The granularity and availability of metrics depend on Slurm's configuration and the accounting storage plugin used. Performance data for jobs that have finished and been purged from the active state may not be available via sstat unless captured by the accounting system.

OUTPUT FIELDS (-O OPTION)

The -o or --format option is highly flexible, allowing users to specify exactly which metrics to display. Users can choose from a wide range of fields like PID (Process ID), RSS (Resident Set Size), VMSize (Virtual Memory Size), CPU (CPU time used), Pages (Page faults), MinDisk/MaxDisk/AveDisk (Disk I/O statistics), Read/Write (Bytes read/written), Syscall (System calls), and Freq (CPU frequency).
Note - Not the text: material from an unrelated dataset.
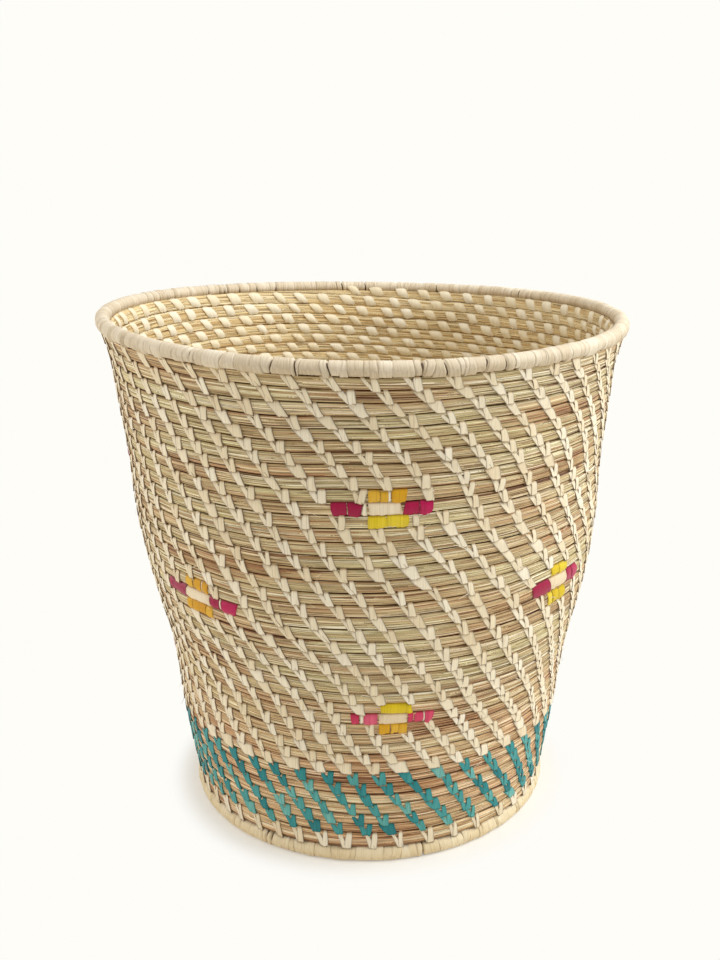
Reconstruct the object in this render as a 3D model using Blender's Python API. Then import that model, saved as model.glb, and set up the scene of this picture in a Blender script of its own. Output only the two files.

This customizability makes sstat a powerful tool for tailored performance analysis.

HISTORY

sstat is an integral part of the Slurm Workload Manager, which originated at Lawrence Livermore National Laboratory (LLNL) in 2002. It was developed as a free, open-source cluster management and job scheduling system for Linux clusters, replacing the proprietary Quadrics QSCHED. As Slurm evolved to support larger and more complex high-performance computing (HPC) environments, sstat was introduced and refined to provide critical real-time and historical performance insights, crucial for resource optimization and debugging in these demanding systems. Its development continues as part of the broader Slurm project, driven by community contributions and the needs of HPC centers worldwide.